Every line below is to be quoted exactly, with nothing added or dropped.

══════

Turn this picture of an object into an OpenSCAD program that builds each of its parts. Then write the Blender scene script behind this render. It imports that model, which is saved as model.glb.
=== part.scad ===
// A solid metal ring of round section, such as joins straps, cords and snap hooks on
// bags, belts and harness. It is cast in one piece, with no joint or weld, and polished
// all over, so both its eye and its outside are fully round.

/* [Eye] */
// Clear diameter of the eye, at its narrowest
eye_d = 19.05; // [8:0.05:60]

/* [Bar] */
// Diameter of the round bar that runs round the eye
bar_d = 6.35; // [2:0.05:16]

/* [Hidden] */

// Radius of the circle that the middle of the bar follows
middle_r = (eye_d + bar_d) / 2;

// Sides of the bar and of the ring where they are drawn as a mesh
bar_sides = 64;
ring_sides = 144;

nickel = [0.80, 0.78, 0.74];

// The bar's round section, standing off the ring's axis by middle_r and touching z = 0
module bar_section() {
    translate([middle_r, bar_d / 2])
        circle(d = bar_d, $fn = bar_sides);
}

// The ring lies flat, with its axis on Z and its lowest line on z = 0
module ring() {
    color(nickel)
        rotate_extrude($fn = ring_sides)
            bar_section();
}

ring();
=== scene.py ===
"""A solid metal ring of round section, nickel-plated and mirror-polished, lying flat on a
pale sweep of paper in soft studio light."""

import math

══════

__Reply__.
Turn this picture of an object into an OpenSCAD program that builds each of its parts. Then write the Blender scene script behind this render. It imports that model, which is saved as model.glb.
=== part.scad ===
// A solid metal ring of round section, such as joins straps, cords and snap hooks on
// bags, belts and harness. It is cast in one piece, with no joint or weld, and polished
// all over, so both its eye and its outside are fully round.

/* [Eye] */
// Clear diameter of the eye, at its narrowest
eye_d = 19.05; // [8:0.05:60]

/* [Bar] */
// Diameter of the round bar that runs round the eye
bar_d = 6.35; // [2:0.05:16]

/* [Hidden] */

// Radius of the circle that the middle of the bar follows
middle_r = (eye_d + bar_d) / 2;

// Sides of the bar and of the ring where they are drawn as a mesh
bar_sides = 64;
ring_sides = 144;

nickel = [0.80, 0.78, 0.74];

// The bar's round section, standing off the ring's axis by middle_r and touching z = 0
module bar_section() {
    translate([middle_r, bar_d / 2])
        circle(d = bar_d, $fn = bar_sides);
}

// The ring lies flat, with its axis on Z and its lowest line on z = 0
module ring() {
    color(nickel)
        rotate_extrude($fn = ring_sides)
            bar_section();
}

ring();
=== scene.py ===
"""A solid metal ring of round section, nickel-plated and mirror-polished, lying flat on a
pale sweep of paper in soft studio light."""

import math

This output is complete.